* REQUIREMENTS
Please quote the material exactly, every line of it.

Records that describe objects
────────────────────

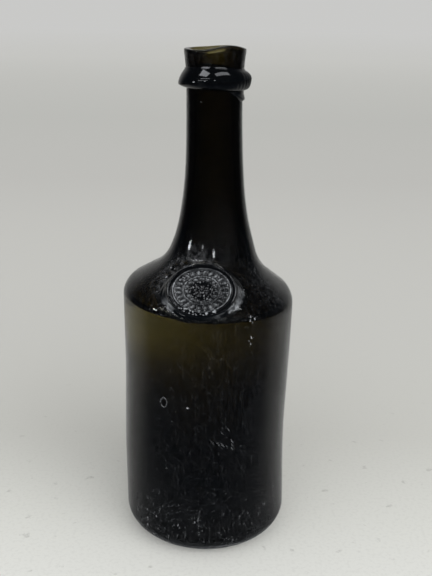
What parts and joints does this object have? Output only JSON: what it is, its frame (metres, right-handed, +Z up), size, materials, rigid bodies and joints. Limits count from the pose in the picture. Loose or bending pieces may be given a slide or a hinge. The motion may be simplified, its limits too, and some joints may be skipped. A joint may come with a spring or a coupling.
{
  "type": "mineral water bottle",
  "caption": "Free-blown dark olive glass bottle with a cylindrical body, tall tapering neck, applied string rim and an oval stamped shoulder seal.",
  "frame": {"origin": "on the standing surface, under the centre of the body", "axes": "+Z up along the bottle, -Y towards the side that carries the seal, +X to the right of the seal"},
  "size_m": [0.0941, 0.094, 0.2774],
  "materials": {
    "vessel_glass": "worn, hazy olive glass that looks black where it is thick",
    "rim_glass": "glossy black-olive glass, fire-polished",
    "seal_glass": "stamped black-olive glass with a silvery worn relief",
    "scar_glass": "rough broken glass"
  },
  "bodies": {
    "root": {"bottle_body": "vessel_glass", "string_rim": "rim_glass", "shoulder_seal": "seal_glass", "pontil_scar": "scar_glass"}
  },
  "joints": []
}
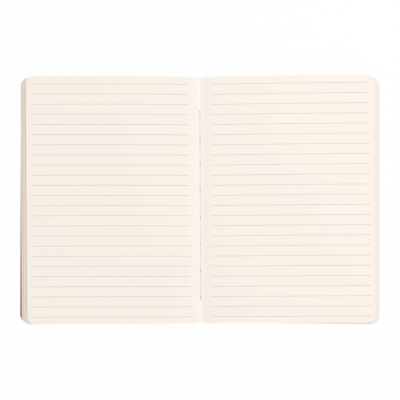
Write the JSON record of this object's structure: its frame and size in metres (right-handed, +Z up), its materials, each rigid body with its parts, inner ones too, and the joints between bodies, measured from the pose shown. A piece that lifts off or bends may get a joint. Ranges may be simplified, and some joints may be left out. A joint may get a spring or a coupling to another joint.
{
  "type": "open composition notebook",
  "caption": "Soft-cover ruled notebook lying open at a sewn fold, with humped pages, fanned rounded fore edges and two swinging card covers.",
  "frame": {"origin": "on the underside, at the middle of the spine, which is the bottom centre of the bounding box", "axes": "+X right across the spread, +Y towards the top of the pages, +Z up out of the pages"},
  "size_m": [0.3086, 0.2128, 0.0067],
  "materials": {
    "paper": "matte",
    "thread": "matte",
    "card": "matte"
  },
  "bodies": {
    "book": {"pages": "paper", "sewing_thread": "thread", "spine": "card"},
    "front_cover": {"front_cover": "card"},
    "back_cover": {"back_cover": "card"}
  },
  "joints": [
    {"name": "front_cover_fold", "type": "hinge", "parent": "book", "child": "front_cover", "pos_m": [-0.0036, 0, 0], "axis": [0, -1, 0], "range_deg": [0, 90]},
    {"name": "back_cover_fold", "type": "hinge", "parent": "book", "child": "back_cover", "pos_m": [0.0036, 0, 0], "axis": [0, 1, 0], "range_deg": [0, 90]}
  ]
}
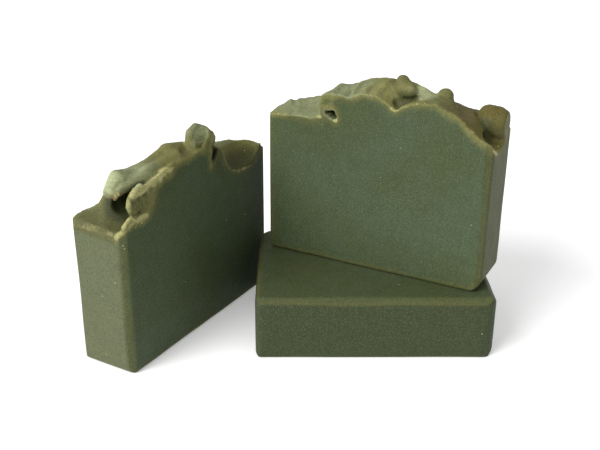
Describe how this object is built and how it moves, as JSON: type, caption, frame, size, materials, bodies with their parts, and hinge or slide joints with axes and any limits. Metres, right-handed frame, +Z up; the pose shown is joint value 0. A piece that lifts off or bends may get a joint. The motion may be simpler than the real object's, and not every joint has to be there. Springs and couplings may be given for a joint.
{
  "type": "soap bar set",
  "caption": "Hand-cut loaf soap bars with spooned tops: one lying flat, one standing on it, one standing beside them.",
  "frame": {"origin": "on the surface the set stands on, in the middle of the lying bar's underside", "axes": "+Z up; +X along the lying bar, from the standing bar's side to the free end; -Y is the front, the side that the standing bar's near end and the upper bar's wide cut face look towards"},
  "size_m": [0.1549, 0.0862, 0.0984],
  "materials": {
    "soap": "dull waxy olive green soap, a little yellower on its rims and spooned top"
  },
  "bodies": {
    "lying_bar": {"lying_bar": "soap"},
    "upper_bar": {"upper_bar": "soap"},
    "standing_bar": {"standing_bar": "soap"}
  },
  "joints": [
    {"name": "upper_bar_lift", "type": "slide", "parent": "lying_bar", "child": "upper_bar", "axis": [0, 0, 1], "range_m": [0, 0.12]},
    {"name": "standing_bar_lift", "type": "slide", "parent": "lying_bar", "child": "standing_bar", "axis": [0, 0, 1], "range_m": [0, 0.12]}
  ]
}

────────────────────

* RIGHT ANSWER
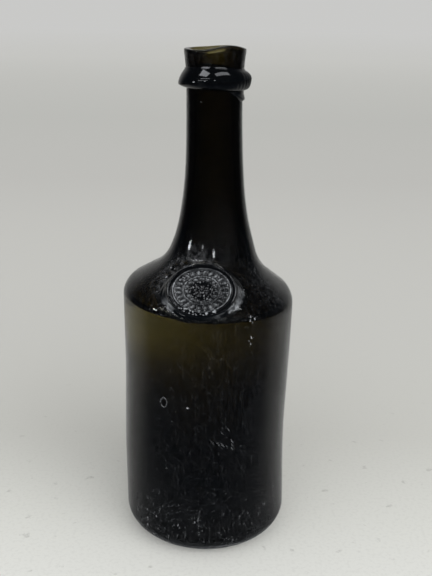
What parts and joints does this object have? Output only JSON: what it is, its frame (metres, right-handed, +Z up), size, materials, rigid bodies and joints. Limits count from the pose in the picture. Loose or bending pieces may be given a slide or a hinge. The motion may be simplified, its limits too, and some joints may be skipped. A joint may come with a spring or a coupling.
{
  "type": "mineral water bottle",
  "caption": "Free-blown dark olive glass bottle with a cylindrical body, tall tapering neck, applied string rim and an oval stamped shoulder seal.",
  "frame": {"origin": "on the standing surface, under the centre of the body", "axes": "+Z up along the bottle, -Y towards the side that carries the seal, +X to the right of the seal"},
  "size_m": [0.0941, 0.094, 0.2774],
  "materials": {
    "vessel_glass": "worn, hazy olive glass that looks black where it is thick",
    "rim_glass": "glossy black-olive glass, fire-polished",
    "seal_glass": "stamped black-olive glass with a silvery worn relief",
    "scar_glass": "rough broken glass"
  },
  "bodies": {
    "root": {"bottle_body": "vessel_glass", "string_rim": "rim_glass", "shoulder_seal": "seal_glass", "pontil_scar": "scar_glass"}
  },
  "joints": []
}
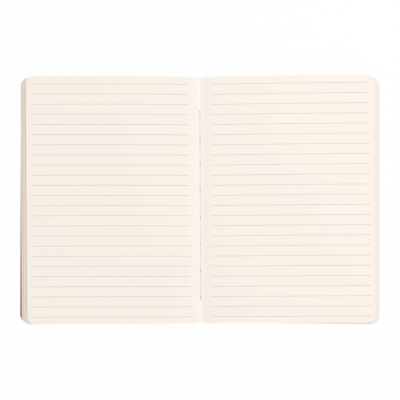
Write the JSON record of this object's structure: its frame and size in metres (right-handed, +Z up), its materials, each rigid body with its parts, inner ones too, and the joints between bodies, measured from the pose shown. A piece that lifts off or bends may get a joint. Ranges may be simplified, and some joints may be left out. A joint may get a spring or a coupling to another joint.
{
  "type": "open composition notebook",
  "caption": "Soft-cover ruled notebook lying open at a sewn fold, with humped pages, fanned rounded fore edges and two swinging card covers.",
  "frame": {"origin": "on the underside, at the middle of the spine, which is the bottom centre of the bounding box", "axes": "+X right across the spread, +Y towards the top of the pages, +Z up out of the pages"},
  "size_m": [0.3086, 0.2128, 0.0067],
  "materials": {
    "paper": "matte",
    "thread": "matte",
    "card": "matte"
  },
  "bodies": {
    "book": {"pages": "paper", "sewing_thread": "thread", "spine": "card"},
    "front_cover": {"front_cover": "card"},
    "back_cover": {"back_cover": "card"}
  },
  "joints": [
    {"name": "front_cover_fold", "type": "hinge", "parent": "book", "child": "front_cover", "pos_m": [-0.0036, 0, 0], "axis": [0, -1, 0], "range_deg": [0, 90]},
    {"name": "back_cover_fold", "type": "hinge", "parent": "book", "child": "back_cover", "pos_m": [0.0036, 0, 0], "axis": [0, 1, 0], "range_deg": [0, 90]}
  ]
}
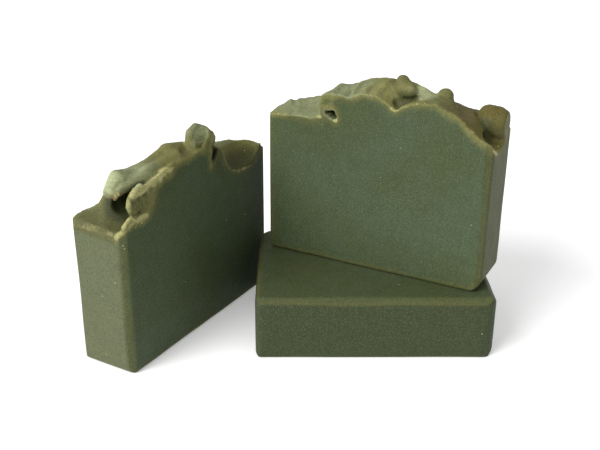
Describe how this object is built and how it moves, as JSON: type, caption, frame, size, materials, bodies with their parts, and hinge or slide joints with axes and any limits. Metres, right-handed frame, +Z up; the pose shown is joint value 0. A piece that lifts off or bends may get a joint. The motion may be simpler than the real object's, and not every joint has to be there. Springs and couplings may be given for a joint.
{
  "type": "soap bar set",
  "caption": "Hand-cut loaf soap bars with spooned tops: one lying flat, one standing on it, one standing beside them.",
  "frame": {"origin": "on the surface the set stands on, in the middle of the lying bar's underside", "axes": "+Z up; +X along the lying bar, from the standing bar's side to the free end; -Y is the front, the side that the standing bar's near end and the upper bar's wide cut face look towards"},
  "size_m": [0.1549, 0.0862, 0.0984],
  "materials": {
    "soap": "dull waxy olive green soap, a little yellower on its rims and spooned top"
  },
  "bodies": {
    "lying_bar": {"lying_bar": "soap"},
    "upper_bar": {"upper_bar": "soap"},
    "standing_bar": {"standing_bar": "soap"}
  },
  "joints": [
    {"name": "upper_bar_lift", "type": "slide", "parent": "lying_bar", "child": "upper_bar", "axis": [0, 0, 1], "range_m": [0, 0.12]},
    {"name": "standing_bar_lift", "type": "slide", "parent": "lying_bar", "child": "standing_bar", "axis": [0, 0, 1], "range_m": [0, 0.12]}
  ]
}